How the Code Is Actually Generated

Here's where it gets interesting. Every 30 seconds, your authenticator app does this calculation:

  1. Take the current Unix timestamp — the number of seconds since January 1, 1970. Divide it by 30. Round down. This gives you a "time step" counter — a number that's the same for both your phone and the website's server right now.

  2. Run HMAC-SHA1 — this is a cryptographic function that takes two inputs (your secret key and the time step counter) and produces a 20-byte output. HMAC-SHA1 is a one-way function, meaning you can't reverse it to find the secret key from the output.

  3. Extract 6 digits — the algorithm takes specific bytes from that 20-byte output and extracts a 6-digit number. This is your TOTP code.

The website does the exact same calculation at the same moment. If the outputs match, you're authenticated.

That's it. No network call. No server. Just math — the same math, done twice, independently, producing the same answer.

Why 30 Seconds?

Thirty seconds is a deliberate design choice — a balance between security and usability.

Too short (say, 10 seconds) and users would constantly be rushing to type codes before they expire, especially on slower connections or if they're typing carefully. Too long (say, 5 minutes) and a stolen code would be usable for too long.

Most implementations also accept codes from the 30-second window just before and just after the current one, to account for slight clock differences between your device and the server. So in practice, you usually have about 60-90 seconds to enter a code, even though it displays for only 30.

Why Can't Someone Just Steal the Code?

Good question. If someone is watching over your shoulder and sees your 6-digit code, could they use it?

Technically yes — but only for the next 30 seconds, and only if they can log in somewhere with it in that window. And once you've used a code, the server marks it as used and won't accept it again.

In practice, this makes TOTP codes nearly useless to steal. A phishing attack that captures your code would need to use it in real time, within seconds, while you're actively logging in. Some sophisticated attackers do attempt this (it's called a real-time phishing attack), but it's far more difficult than just stealing a static password — which can be used any time, forever.

How Is This Different From SMS Codes?

SMS 2FA sends you a code via text message. It's better than nothing, but it has real weaknesses:

  • SIM swapping — attackers can convince your mobile carrier to transfer your number to their SIM card, then receive all your SMS codes

  • SS7 vulnerabilities — the protocol that routes phone calls and texts has known security flaws that sophisticated attackers can exploit

  • No internet, no code — if you're somewhere without cell service, SMS codes won't arrive

TOTP has none of these problems. The code is generated on your device using math. No network required. No carrier involved. No SIM card to steal.

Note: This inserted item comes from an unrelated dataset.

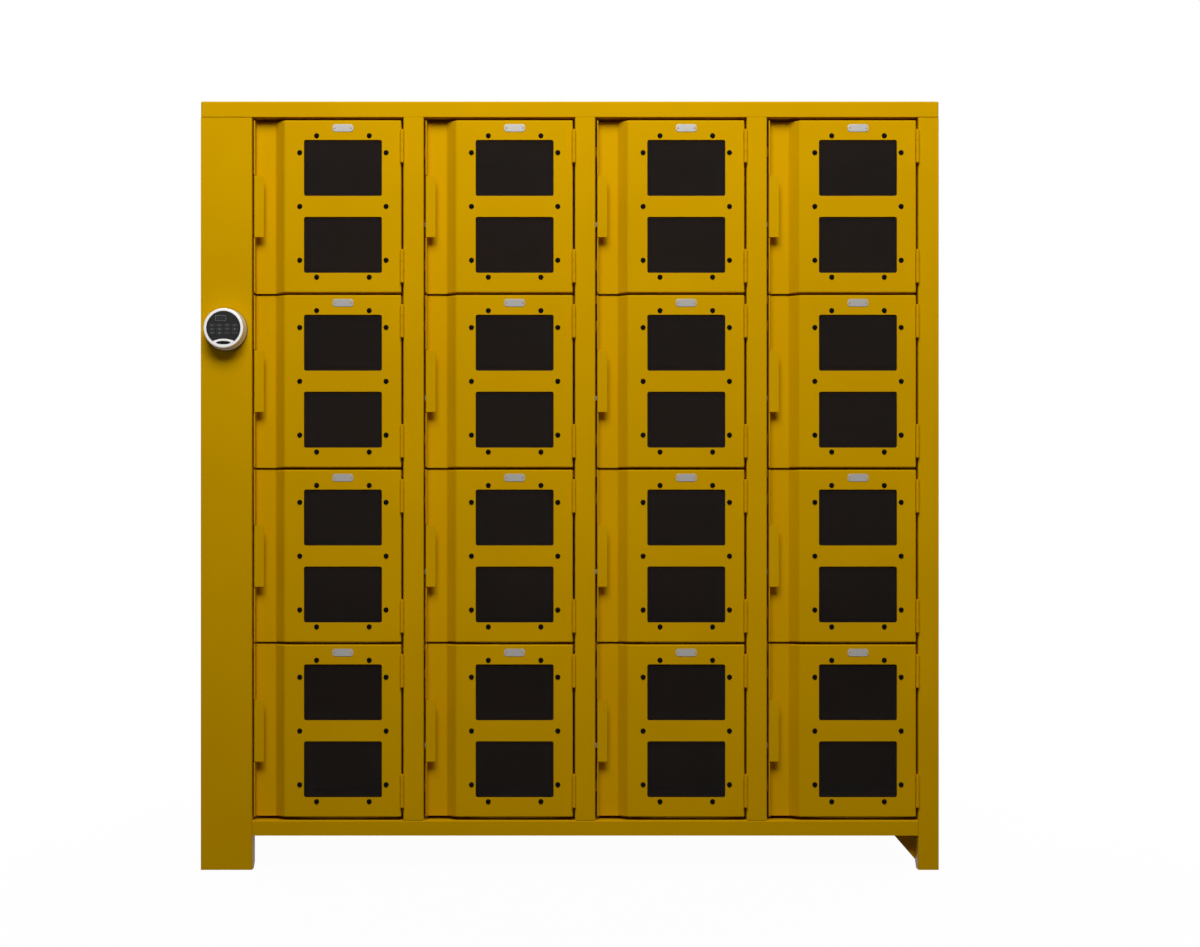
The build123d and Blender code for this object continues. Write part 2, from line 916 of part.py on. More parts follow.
# Dial housing: a turned cup whose rim frames the keys, with the silver segment below them
def make_dial_housing():
    floor_front = dial_back + dial_wall
    ledge = mat_front - mat_thickness
    with BuildPart() as housing:
        with BuildSketch(Plane(origin=(dial_x, front_y, dial_height), x_dir=(1, 0, 0), z_dir=(0, 0, 1))):
            with BuildLine():
                Polyline(
                    (0, -dial_back),
                    (dial_rear_radius, -dial_back),
                    (dial_front_radius, -dial_front),
                    (dial_face_radius, -dial_front),
                    (dial_face_radius, -ledge),
                    (dial_ledge_radius, -ledge),
                    (dial_ledge_radius, -ledge + dial_wall),
                    (dial_rear_radius - 2 * dial_wall, -ledge + 2 * dial_wall),
                    (dial_rear_radius - 2 * dial_wall, -floor_front),
                    (0, -floor_front),
                    close=True,
                )
            make_face()
        revolve(axis=Axis((dial_x, front_y, dial_height), (0, 1, 0)))
        rims = housing.edges().filter_by(GeomType.CIRCLE).group_by(Axis.Y)[0]
        fillet(rims.sort_by(SortBy.LENGTH)[-1], radius=dial_edge_radius)

        # Silver segment below the keys, with a shallow oval pocket
        with BuildSketch(upright(-ledge, dial_x, dial_height)):
            Circle(dial_face_radius + dial_edge_radius / 2)
            with Locations((0, -brow_height - brow_radius)):
                Circle(brow_radius, mode=Mode.INTERSECT)
        extrude(amount=dial_front - ledge - mat_clearance)
        with BuildSketch(upright(-dial_front, dial_x, dial_height)):
            with Locations((0, -oval_drop)):
                Ellipse(oval_width / 2, oval_height / 2)
        extrude(amount=-oval_depth, mode=Mode.SUBTRACT)
    return housing.part


# Black key mat with raised keys, and the plain oval plate in the silver segment
def key_centres():
    """Three rows of four keys."""
    first_x = -(key_columns - 1) * key_column_pitch / 2
    return [
        (first_x + column * key_column_pitch, key_top - row * key_row_pitch)
        for row in range(key_rows)
        for column in range(key_columns)
    ]


def make_key_mat():
    with BuildPart() as mat:
        with BuildSketch(upright(mat_thickness - mat_front, dial_x, dial_height)):
            Circle(dial_face_radius - mat_clearance)
            with Locations((0, -brow_height - brow_radius)):
                Circle(brow_radius + mat_clearance, mode=Mode.SUBTRACT)
        extrude(amount=mat_thickness)
        with BuildSketch(upright(-mat_front, dial_x, dial_height)):
            with Locations(*key_centres()):
                RectangleRounded(key_width, key_height, key_corner)
        extrude(amount=key_raise)
    return mat.part


def make_oval_plate():
    with BuildPart() as oval:
        with BuildSketch(upright(oval_depth - dial_front, dial_x, dial_height)):
            with Locations((0, -oval_drop)):
                half_width = oval_width / 2 - mat_clearance
                Ellipse(half_width, oval_height / 2 - mat_clearance)
        extrude(amount=oval_depth - mat_clearance)
    return oval.part


def make_display_window():
    with BuildPart() as display:
        with BuildSketch(upright(-mat_front, dial_x + display_x, dial_height + display_z)):
            RectangleRounded(display_width, display_height, display_corner)
        extrude(amount=display_raise)
    return display.part


def make_electronics():
    """Battery on the cup's floor and the round circuit board in front of it."""
    floor_front = dial_back + dial_wall
    with BuildPart() as battery:
        with BuildSketch(upright(-floor_front, dial_x, dial_height)):
            RectangleRounded(battery_width, battery_height, display_corner)
        extrude(amount=battery_depth)
    with BuildPart() as board:
        with BuildSketch(upright(-floor_front - battery_depth, dial_x, dial_height)):
            Circle(board_radius)
        extrude(amount=board_sheet)
    return battery.part, board.part


openings = [(column, row) for row in range(rows) for column in range(columns)]
hinge_bottoms = (hinge_inset, door_height - hinge_inset - hinge_length)
stop_bottoms = (stop_inset, door_height - stop_inset - stop_height)

os.makedirs("parts", exist_ok=True)

# Casing
write("side_panel_left", make_side_panel(-side_x, -side_inside))
write("side_panel_right", make_side_panel(side_inside, side_x))
write("back_panel", make_back_panel())
write("roof_cap", make_roof_cap())
write("ceiling_panel", make_ceiling_panel())
write("floor_pan", make_floor_pan())
write("lock_panel", make_stile(-side_x, first_jamb, True))
write("right_stile", make_stile(side_x, last_jamb, False))
write("centre_posts", *[make_post(column) for column in range(1, columns)])
write("partitions", *make_partitions())
shelf_places = [place for place in openings if place[1] < rows - 1]
write("shelves", *[make_shelf(column, row) for column, row in shelf_places])
corners = [(side, end) for side in (-1, 1) for end in (-1, 1)]
write("legs", *[make_leg(side, end) for side, end in corners])
write("leg_gussets", *[make_gusset(side, end) for side, end in corners])

# Fittings at every door opening
frame_leaf_pair = [make_frame_leaf(bottom) for bottom in hinge_bottoms]
hinge_pin_pair = [make_hinge_pin(bottom) for bottom in hinge_bottoms]
stop_pair = [make_door_stop(bottom) for bottom in stop_bottoms]
bumper_pair = [make_bumper(bottom) for bottom in stop_bottoms]
fittings = {
    "hinge_frame_leaves": frame_leaf_pair,
    "hinge_pins": hinge_pin_pair,
    "door_stops": stop_pair,
    "stop_bumpers": bumper_pair,
}
for name, pair in fittings.items():
    write(name, *[placed(piece, column, row) for column, row in openings for piece in pair])

# Central lock
guide_bottoms = (floor_top + guide_inset, header_bottom - guide_inset)
guides = [make_bar_guide(column, z) for column in range(columns) for z in guide_bottoms]
write("bar_guides", *guides)
write("lock_bars", *[make_lock_bar(column) for column in range(columns)])
write("tie_bar", make_tie_bar())
write("drive_rack", make_drive_rack())
write("lock_case", make_lock_case())

# Keypad dial
write("keypad_base", make_keypad_base())
write("dial_housing", make_dial_housing())
write("key_mat", make_key_mat(), make_oval_plate())
write("display_window", make_display_window())
write("dial_spindle", make_dial_spindle())
write("keypad_electronics", *make_electronics())

# Doors and their windows
door_pieces = [make_door_pan(), make_keeper(), make_number_plate()]
door_pieces += [make_door_leaf(bottom) for bottom in hinge_bottoms]
window_pieces = [make_pane()] + make_screws()
for column, row in openings:
    place = f"r{row + 1}c{column + 1}"
    write(f"door_{place}", *[placed(piece, column, row) for piece in door_pieces])
    write(f"window_{place}", *[placed(piece, column, row) for piece in window_pieces])
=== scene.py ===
import math

import bmesh
import bpy
from mathutils import Matrix, Vector


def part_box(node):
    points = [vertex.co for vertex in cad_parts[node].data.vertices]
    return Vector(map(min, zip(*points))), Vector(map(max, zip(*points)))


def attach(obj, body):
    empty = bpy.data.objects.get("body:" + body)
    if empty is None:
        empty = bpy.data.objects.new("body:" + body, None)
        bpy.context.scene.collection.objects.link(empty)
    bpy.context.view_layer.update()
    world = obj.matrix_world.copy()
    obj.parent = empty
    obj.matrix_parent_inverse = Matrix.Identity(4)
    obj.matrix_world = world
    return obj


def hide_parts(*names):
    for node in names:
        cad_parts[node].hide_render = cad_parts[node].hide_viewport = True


# A wide steel locker with sixteen window doors and one keypad dial, on a white floor.
# Sizes in the dictionaries are millimetres, and mm turns them into metres.

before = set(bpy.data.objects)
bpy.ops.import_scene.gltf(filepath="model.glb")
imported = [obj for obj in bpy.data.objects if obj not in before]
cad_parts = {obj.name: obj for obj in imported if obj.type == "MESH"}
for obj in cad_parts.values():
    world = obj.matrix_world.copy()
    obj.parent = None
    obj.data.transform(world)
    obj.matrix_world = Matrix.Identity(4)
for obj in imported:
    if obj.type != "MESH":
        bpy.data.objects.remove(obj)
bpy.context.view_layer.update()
mm = 0.001
places = [(column, row) for row in range(1, 5) for column in range(1, 5)]
print("frame loaded:", len(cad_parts), "nodes")


# Small helpers

def linear(hexColour):
    channels = [int(hexColour[i:i + 2], 16) / 255 for i in (1, 3, 5)]
    return [c / 12.92 if c <= 0.04045 else ((c + 0.055) / 1.055) ** 2.4 for c in channels] + [1.0]


def addNode(tree, kind, settings=None, links=None):
    # one shader node, such as Math, with its settings; links maps an input to (node, output)
    node = tree.nodes.new("ShaderNode" + kind)
    for key, value in (settings or {}).items():
        if isinstance(key, str) and hasattr(node, key):
            setattr(node, key, value)
        else:
            node.inputs[key].default_value = value
    for key, (source, output) in (links or {}).items():
        tree.links.new(source.outputs[output], node.inputs[key])
    return node


def newMaterial(name):
    material = bpy.data.materials.new(name)
    material.use_nodes = True
    return material, material.node_tree, material.node_tree.nodes["Principled BSDF"]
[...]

What Happens If You Lose Your Phone?

This is the most common concern people have about TOTP. If your phone is lost or broken, and your authenticator app was only on that phone, you could be locked out of every account that uses it.

That's why the solutions matter:

  • Save backup codes — every service that offers TOTP also gives you a set of one-time backup codes during setup. Save them somewhere secure. This is your safety net.

  • Use an app with backup — Authy syncs your TOTP secrets (encrypted) to the cloud. If you lose your phone, restore from backup on a new device.

  • Store the secret key — when you first set up TOTP, the website shows you a QR code and often a text version of the secret key. If you save that key somewhere safe, you can recreate the TOTP account on any new device, including 2FA.AC.

TOTP vs Other 2FA Methods — A Quick Comparison

SMS codes: Easy to set up, works on any phone, but vulnerable to SIM swapping and SS7 attacks. Better than nothing, but not ideal.

TOTP (authenticator app): Works offline, not tied to a phone number, resistant to most attacks. The sweet spot of security and convenience for most people.

Push notifications (Google Prompt, Duo): Very convenient — just tap "Yes" on your phone. Requires internet. Slightly vulnerable to prompt bombing attacks where an attacker repeatedly triggers prompts hoping you accidentally approve one.

Hardware security keys (YubiKey): The gold standard. Physically impossible to phish. Requires carrying a USB device. Best for high-value accounts.

For most people protecting most accounts, TOTP is the right answer — it's significantly more secure than SMS and much more convenient than hardware keys.

How to Set Up TOTP Right Now

If you haven't set up TOTP on your important accounts yet, here's the quick version:

  1. Download Google Authenticator or Authy on your phone

  2. Go to the security settings of any account you want to protect (Gmail, Instagram, your password manager, etc.)

  3. Look for "Two-Factor Authentication" or "2-Step Verification"

  4. Choose "Authenticator app"

  5. Scan the QR code with your app

  6. Save the backup codes they give you

  7. Done — that account now requires a TOTP code to log in

No app on hand? You can generate TOTP codes instantly at 2FA.AC — free, browser-based, and works without downloading anything. Just enter your secret key and get the correct code immediately.

It takes about five minutes per account. Start with your email — that's the one that can unlock everything else if compromised.